| DATA SECTION |

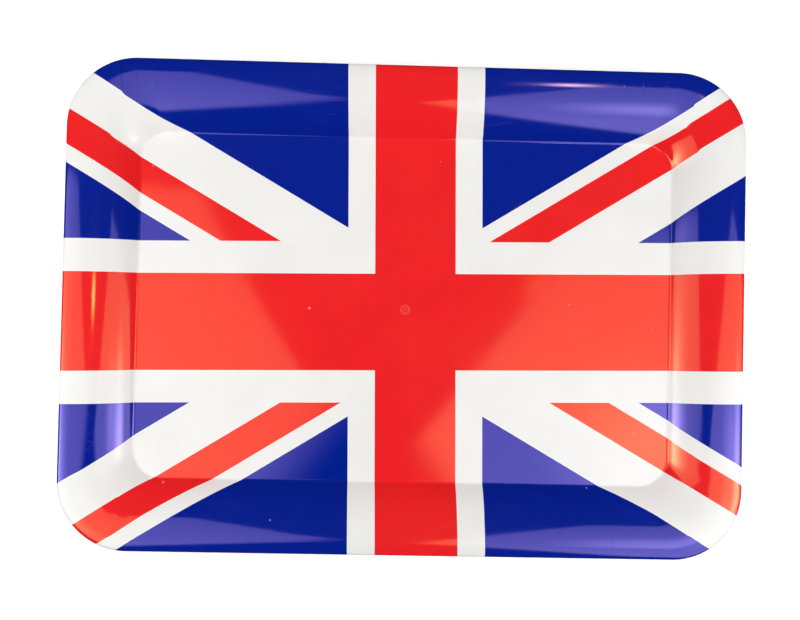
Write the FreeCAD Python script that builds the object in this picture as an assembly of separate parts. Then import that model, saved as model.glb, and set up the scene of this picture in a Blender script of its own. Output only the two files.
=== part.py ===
import FreeCAD, Part
import math
import os

from FreeCAD import Placement, Rotation, Vector

# A one-piece moulded plastic serving tray with a printed film moulded onto its upper face.
# Lengths are in millimetres and angles in degrees. X runs along the tray, Y across it and
# Z up. The origin is on the resting plane, under the middle of the tray.

# Outline of the rim, seen from above
tray_length = 430.0
tray_width = 309.0
rim_corner_radius = 44.0
floor_corner_radius = 17.5

# Thicknesses
wall_thickness = 2.2
film_thickness = 0.3

# Border profile, followed outwards from the flat floor to the edge of the rim
crease_radius = 2.5
wall_angle = 45.0
straight_wall = 1.4
wall_bow_radius = 48.0
wall_bow_end_angle = 24.0
rim_bow_radius = 64.0
crown_start_angle = 6.0
crown_radius = 17.0
crown_end_angle = 15.0
lip_radius = 3.0
skirt_height = 1.0

# Underside: a low foot ring round the floor, and the stub left where the plastic was fed in
foot_height = 1.2
foot_width = 3.0
foot_inset = 5.0
foot_edge_radius = 0.5
gate_radius = 2.2
gate_height = 0.6

# Printed flag: its full size before the rim crops it, and how it lies on the tray
flag_height = 310.0
flag_length = 518.0
flag_shift = Vector(6.8, -7.8, 0.0)
flag_turn = 1.06

# Flag proportions, as parts of the flag's height
red_cross_part = 6.0 / 30.0
white_cross_part = 10.0 / 30.0
white_saltire_part = 6.0 / 30.0
red_saltire_part = 2.0 / 30.0

floor_top = foot_height + wall_thickness + film_thickness
depth_below_film = wall_thickness + film_thickness


def sine(degrees):
    return math.sin(math.radians(degrees))


def cosine(degrees):
    return math.cos(math.radians(degrees))


# ---------------------------------------------------------------- border profile

def arc(start, from_angle, to_angle, radius):
    """Three poles and weights of an arc whose slope turns between two angles.

    The slope rises along a hollow arc and falls along a crowned one."""
    turn = 1.0 if to_angle > from_angle else -1.0
    run = turn * radius * (sine(to_angle) - sine(from_angle))
    rise = turn * radius * (cosine(from_angle) - cosine(to_angle))
    half = abs(to_angle - from_angle) / 2.0
    reach = radius * math.tan(math.radians(half))
    middle = (start[0] + reach * cosine(from_angle), start[1] + reach * sine(from_angle))
    end = (start[0] + run, start[1] + rise)
    return [start, middle, end], [1.0, cosine(half), 1.0]


def line(start, run, rise):
    """Three poles and weights of a straight stretch."""
    middle = (start[0] + run / 2.0, start[1] + rise / 2.0)
    end = (start[0] + run, start[1] + rise)
    return [start, middle, end], [1.0, 1.0, 1.0]


def border_profile(depth):
    """Border segments, as (outward distance, height) poles, a given depth under the surface."""
    spans = [arc((0.0, floor_top - depth), 0.0, wall_angle, crease_radius + depth)]
    spans.append(line(spans[-1][0][-1], straight_wall * cosine(wall_angle),
                      straight_wall * sine(wall_angle)))
    spans.append(arc(spans[-1][0][-1], wall_angle, wall_bow_end_angle, wall_bow_radius - depth))
    spans.append(arc(spans[-1][0][-1], wall_bow_end_angle, crown_start_angle, rim_bow_radius - depth))
    spans.append(arc(spans[-1][0][-1], crown_start_angle, -crown_end_angle, crown_radius - depth))
    spans.append(arc(spans[-1][0][-1], -crown_end_angle, -90.0, lip_radius - depth))
    spans.append(line(spans[-1][0][-1], 0.0, -skirt_height))
    return spans


border_width = border_profile(0.0)[-1][0][-1][0]
floor_half_length = tray_length / 2.0 - border_width
floor_half_width = tray_width / 2.0 - border_width
radius_growth = (rim_corner_radius - floor_corner_radius) / border_width


# ---------------------------------------------------------------- rounded outline

# Each corner: the side of the tray it is on, and its arc's three pole directions
corners = [
    ((1, 1), [(1, 0), (1, 1), (0, 1)]),
    ((-1, 1), [(0, 1), (-1, 1), (-1, 0)]),
    ((-1, -1), [(-1, 0), (-1, -1), (0, -1)]),
    ((1, -1), [(0, -1), (1, -1), (1, 0)]),
]
corner_weights = [1.0, math.sqrt(0.5), 1.0]


def outline_pole(corner, direction, distance, height):
    """A pole of the outline that lies a given distance outside the floor's edge."""
    side = corners[corner][0]
    radius = floor_corner_radius + radius_growth * distance
    centre_x = side[0] * (floor_half_length + distance - radius)
    centre_y = side[1] * (floor_half_width + distance - radius)
    return Vector(centre_x + radius * direction[0], centre_y + radius * direction[1], height)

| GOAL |
Verbatim output is expected for the lines from the start of the data to the line in which "from FreeCAD import" appears, both included.

| OUTPUT OF THE EXERCISE |
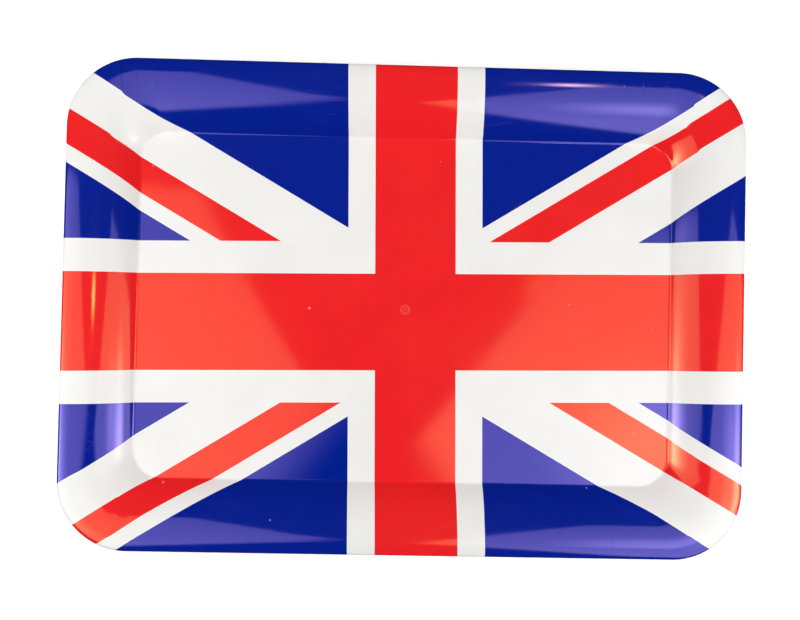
Write the FreeCAD Python script that builds the object in this picture as an assembly of separate parts. Then import that model, saved as model.glb, and set up the scene of this picture in a Blender script of its own. Output only the two files.
=== part.py ===
import FreeCAD, Part
import math
import os

from FreeCAD import Placement, Rotation, Vector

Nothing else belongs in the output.